The tortures of Hell - Lagia . Presumably an adulteress from Ag. Spiridon and what appears to be two chaps in bed getting the flames of hell from church of Ag. Konstantinos and Eleni
The church (it looks to be dedicated to Ag. Nikolaos from the modern day mass produced icons but I am assured that it is called Ag. Spiridon) of is just off the road - and up a short track. It doesn't actually look much like a church from the outside and is of crude megalithic masonry. As it is built into the hillside the bema or sanctuary is lower than the floor of the nave and extremely claustrophobic. The paintings are fulsome, with yellows and reds surviving best on the walls, but again of a rather naive and late style common in the area.
Ag. Nikolaos, on the southern side of Lagia and Christ Pantocrator from the roof of the barrel vault.
After Lagia the road climbs to a col before dropping by a serpentine route via Tsikkalia to the Deep Mani coast near Alika. I've begun to run out of clichés for views but this one is big. The day we crossed the clouds were banking up over the tops of the Sangias and a wind heavy with salt was whistling in the heather and gorse mingling with the smell of the garrigue vegetation.
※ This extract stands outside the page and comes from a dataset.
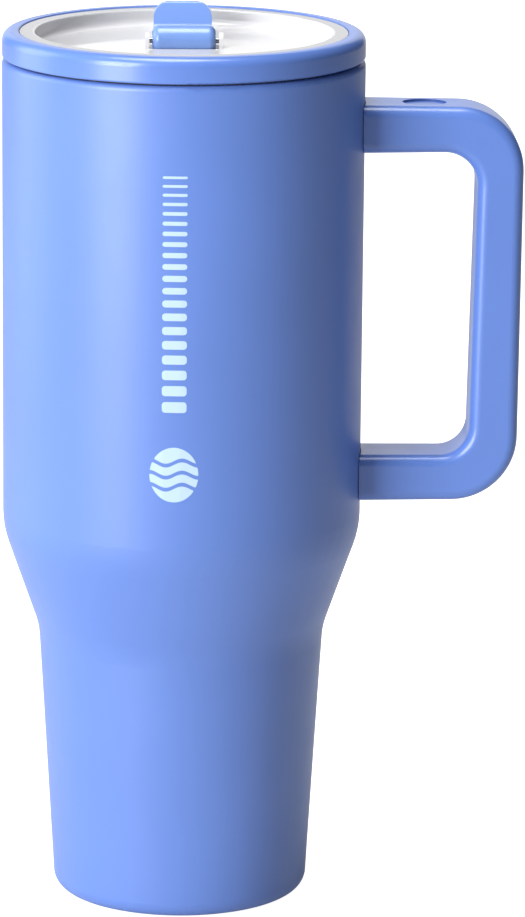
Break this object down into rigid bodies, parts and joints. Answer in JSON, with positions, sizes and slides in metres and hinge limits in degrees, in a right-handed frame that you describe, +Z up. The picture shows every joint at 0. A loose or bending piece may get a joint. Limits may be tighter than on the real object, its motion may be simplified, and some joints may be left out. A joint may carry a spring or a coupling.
{
  "type": "insulated travel tumbler",
  "caption": "Double-wall tumbler with a stepped foot, a closed side handle and a screw lid with a clear dish, a flip spout and a straw.",
  "frame": {"origin": "centre of the base, on the cup's axis, at floor level", "axes": "+Z up along the cup's axis, +X towards the handle, +Y the way the folded spout points"},
  "size_m": [0.1459, 0.1016, 0.2523],
  "materials": {
    "powder_coat": "satin powder coat with a very fine texture",
    "blue_plastic": "smooth satin",
    "spout_plastic": "smooth satin, a lighter moulding than the collar",
    "handle_plastic": "satin",
    "bare_steel": "brushed",
    "pin_steel": "polished",
    "clear_plastic": "clear gloss",
    "frosted_plastic": "frosted translucent",
    "straw_plastic": "clear",
    "grey_silicone": "matt",
    "white_silicone": "matt translucent",
    "sealing_glass": "glazed bead",
    "getter_metal": "dull"
  },
  "bodies": {
    "cup": {"outer_shell": "powder_coat", "inner_liner": "bare_steel", "base_disc": "bare_steel", "vacuum_seal": "sealing_glass", "vacuum_getter": "getter_metal", "base_pad": "grey_silicone", "handle": "handle_plastic", "handle_bracket_upper": "bare_steel", "handle_bracket_lower": "bare_steel", "handle_screws": "bare_steel", "screw_plug_upper": "handle_plastic", "screw_plug_lower": "handle_plastic"},
    "straw": {"straw": "straw_plastic"},
    "lid": {"lid_collar": "blue_plastic", "lid_top": "clear_plastic", "threaded_plug": "frosted_plastic", "lid_gasket": "grey_silicone", "spout_seal": "white_silicone", "straw_connector": "white_silicone", "vent_valve": "white_silicone", "hinge_pin_left": "pin_steel", "hinge_pin_right": "pin_steel"},
    "spout": {"spout": "spout_plastic"}
  },
  "joints": [
    {"name": "lid_rise", "type": "slide", "parent": "cup", "child": "straw", "axis": [0, 0, 1], "range_m": [0, 0.016]},
    {"name": "lid_turn", "type": "hinge", "parent": "straw", "child": "lid", "pos_m": [0, 0, 0.2408], "axis": [0, 0, 1], "range_deg": [0, 360]},
    {"name": "spout_flip", "type": "hinge", "parent": "lid", "child": "spout", "pos_m": [0, 0, 0.2451], "axis": [1, 0, 0], "range_deg": [0, 90]}
  ],
  "couplings": [
    {"joint": "lid_rise", "follows": "lid_turn", "m_per_rad": 0.0025465}
  ]
}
It was a bit like standing in a warm, saline and herby wind tunnel with the miniature Manhattan of Vathia a tiny dot below.
Vathia seen from the pass over from the Sunward Coast
What is interesting about the landscape as one descends to the Mesa Mani is the terracing of the landscpe. These high hills are scoured by the wind and every crumb of earth used to be precious for the cereal harvests which sustained the hardy inhabitants. The painstaking way in which almost every and any slope no matter how perpendicular has been shaped to eke out the available workable tilth, often yielding tiny flat areas, is quite mind boggling.